Ansar Capacitors Technical Information

This page is intended to explain why our components are so different to the run of the mill polypropylene capacitors and to give you a little insight as to what goes into the manufacture of a capacitor.If there are any questions that you have as regards to the technical or production aspects of our components then please feel free to e-mail your questions to us and we will be pleased to answer your questions personally.

Why Polypropylene ?
Polypropylene is used to form the dielectric of the capacitor. Polypropylene  has inherent properties which make it the ideal choice for use in Audio applications.  The capacitor by its very nature is a ‘break’ in the circuit, it is important to get the audio signal across this ‘break’ with the least amount of degradation.  This degradation is know as the loss angle or dissipation factor.  Polypropylene has a dissipation factor of 0.0010d which compares extremely favorably to other plastic film dielectrics.  Whilst this is the normal dissipation factor, by careful attention to manufacturing quality and a good choice of materials this can be reduced even further and Ansar has achieved dissipation factors to 0.0001d.  Other properties of polypropylene which are desirable for capacitors is that it is very stable with temperature over the normal operating conditions (-25C to +55C) and also it has very low water adsorption so even under the poorest operating conditions such as extreme humidity the component will remain consistent ( the finished products are sealed anyway.)

Why Double Metallising ?
The audio signal as it passes through the capacitor is conducted by plates, these are vacuum deposited layers of Aluminium, which are extremely thin, down to fractions of a micron.  Because the deposited plate is so thin it causes resistance to the signal passing through it.  This is measured in ohms / square, and typical figures for commercial capacitor film is 2-4 ohms / square.  Ansar uses material which has undergone the vacuum deposition twice, hence doubling the thickness of the aluminium layer.  This has the desired effect of halving the resistance of the conductive layers to 1-2 ohms per square.  Unfortunately it is not currently possible to have subsequent depositions of the aluminium as this degrades the quality of the dielectric.  However this is still an option for the future as technologies improve.

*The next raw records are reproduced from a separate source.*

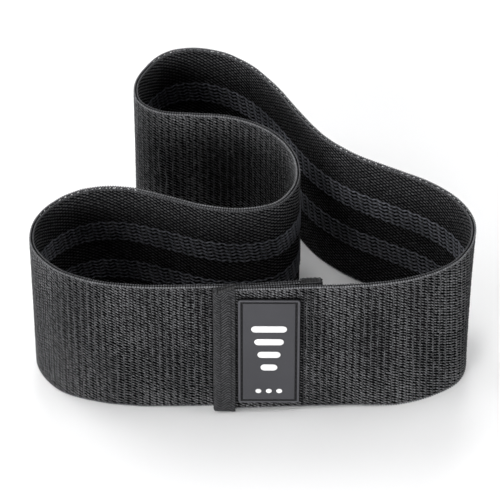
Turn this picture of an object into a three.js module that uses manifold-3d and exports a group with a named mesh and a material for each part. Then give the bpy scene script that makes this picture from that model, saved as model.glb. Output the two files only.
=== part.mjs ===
// Fabric resistance band: one elastic webbing strip, closed into a loop by a taped lap seam with a sewn-on
// rubber label. The loop stands on its edge, pinched in from the left.
// Millimetres, +Z up. The origin is at the centre of the loop's box, on the surface it stands on.

import * as THREE from "three";
import { mergeVertices } from "three/addons/utils/BufferGeometryUtils.js";
import Module from "manifold-3d";

const wasm = await Module();
wasm.setup();

// The webbing
const WIDTH = 80;                 // from edge to edge, which stands upright
const FACE = 0.75;                // thickness of each knitted face
const CORE = 0.6;                 // thickness of the rubber core between the faces
const PLY_GAP = 0.05;             // between neighbouring plies
const CORE_RECESS = 0.9;          // the core stops this far inside both edges
const HALF = FACE + CORE / 2 + PLY_GAP;   // half the webbing's thickness
const LIFT = 1.4;                 // the outer end is sewn on this far above the surface
const LIFT_FADE = 110;            // length over which the lifted edge comes down again

// The grip threads, two stripes of them on the inner face
const GRIP_COUNT = 6;             // threads in a stripe
const GRIP_PITCH = 2.1;
const GRIP_OFFSET = 12.5;         // from mid-width to the middle of each stripe
const GRIP_WIDTH = 1.2;
const GRIP_HEIGHT = 0.4;
const GRIP_END = 1;               // from each tape's edge to where the threads begin

// The lap seam
const TAPE = 0.75;                // thickness of the binding tape
const TAPE_WIDTH = 8.4;           // of each leg that the tape folds over the webbing's end
const TAPE_OVERHANG = 0.5;        // of the outer tape, past both edges
const TAPE_GAP = 0.1;
const TAPE_ROW = 3.9;             // from the outer end to the middle of the left-hand seam
const TAPE_ROW_SPACING = 5;       // between its two stitch rows
const SEAM_ROW = 42.7;            // from the outer end to the middle of the right-hand seam
const SEAM_ROW_SPACING = 3;
const LAP = 48;                   // how far the two ends overlap
const THREAD = 0.3;               // thickness of the sewing thread
const THREAD_GAP = 0.08;
const STITCH = 5;                 // length of one stitch
const STITCH_RISE = 0.06;         // how far the thread stands up in the middle of a stitch
const STITCH_MARGIN = 1.5;        // from the webbing's lower edge to a row's first stitch

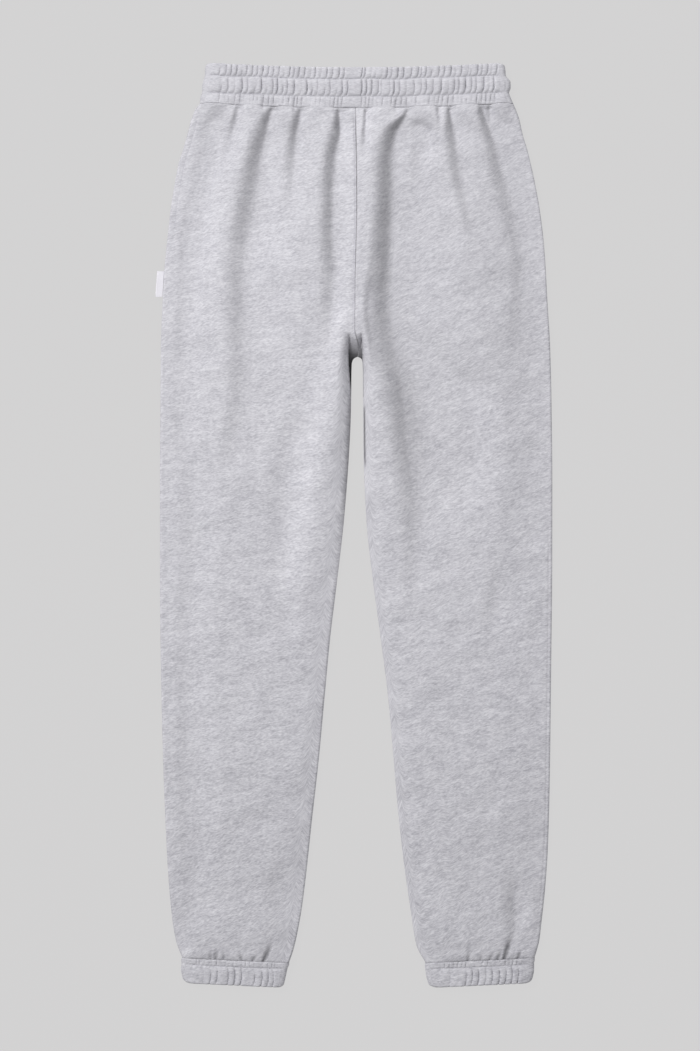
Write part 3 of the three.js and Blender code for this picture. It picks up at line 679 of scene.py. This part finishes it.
def seam_reliefs(side, x, y):
    """Grooves beside the centre seam and at the side seam, and the tucks at the waist and cuff seams."""
    from_edge = {"inner": np.abs(x - inner_edge(side, y)), "outer": np.abs(x - outline[side](y))}
    from_inner = from_edge["inner"]
    seat = 1 - smooth(parted_at(y), 0.1, 0.7)
    fading = 0.45 + 0.55 * smooth(y, *SEAM_FADING_LEVELS)
    groove = 0.7 * bell(from_inner, 0.8) * seat
    shadow = 0.22 * bell(from_inner, 0.7) * seat * fading
    if side == "left":
        stitched = bell(from_inner - SEAT_STITCHES_IN, 0.6) * seat * fading
        groove = groove + 0.4 * stitched
        shadow = np.maximum(shadow, 0.15 * stitched)
    for line in SEAM_LINES[side]:
        drawn = bell(from_edge[line["edge"]] - line["inset"], line["width"])
        drawn = drawn * within(y, line["starts"], line["full"], line["fades"], line["ends"])
        groove = groove + line["depth"] * drawn
        shadow = np.maximum(shadow, line["shade"] * drawn)
    from_waist, from_cuff = y - WAIST_SEAM_Y, y - CUFF_SEAM_Y
    groove = groove + SEAM_TUCK * seam_open(x) * bell(from_waist, 0.8) + CUFF_TUCK * bell(from_cuff, 0.9)
    tucks = np.maximum(SEAM_SHADE * seam_open(x) * bell(from_waist, 0.6), 0.1 * bell(from_cuff, 1.2))
    return groove, np.maximum(shadow, tucks)


def front_surface(side):
    """Places, heights and shade of the front panel's outer face, flat on the surface."""
    y = row_levels()[:, None]
    roll = section["seam"](y) - SEAM_GAP / 2
    parted = parted_at(y)
    steps = FRONT_EDGE_STEPS
    x, outer_angle, inner_angle = section_columns(side, y, roll, roll, steps, steps, FRONT_MIDDLE_STEPS)
    rising = np.cos(inner_angle) * (1 - parted**2) + (1 - np.sin(inner_angle)) * parted**2
    z = np.zeros(x.shape)
    z[:, :steps + 1] = roll * (1 - np.sin(outer_angle))
    z[:, -steps - 1:] = roll * parted * rising
    return x, np.broadcast_to(y, x.shape), z, settled(side, x, y), np.ones(x.shape)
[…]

The choice of material for the termination of the capacitor is essential, since all signals must pass hrough them and every care should be made to ensure that that transition is as clean as possible.  On our standard products we use a grade ‘A’ copper lead with a tinned coating.  This is ideal for production quantity components as it provides a good conductivity but at sensible cost.  For the enthusiast and top end manufacturers however there are alternatives.  We are able to manufacture the components with any leadout required, this can range from different thicknesses of copper, multistrand cables, kimber cable, 99.99% purity silver and gold.

Element Winding
The main part of the capacitor, the bit that does the work is a tight coil of dielectric and metallised plates.  This process is automated but the machines are attended at all times during this process to ensure that there is consistency in the winding process.  It is important to ensure that every batch of product is manufactured to exactly the same standards each and every time.  This ensures that once a component has been approved for use in a design then you are sure that future batches will have exactly the same characteristics.  We also ensure that if samples are dispatched that the are wound on the production machines and not on a different lab machine for instance.  Components are wound under high tensions and during the winding process a pressure roller is used to press up against the element as it is being formed.  This is done to remove air inclusions from the winding.  If air pockets get into a wound element the dielectric layers are free to ‘vibrate’ in operation and will degrade the quality of the signal.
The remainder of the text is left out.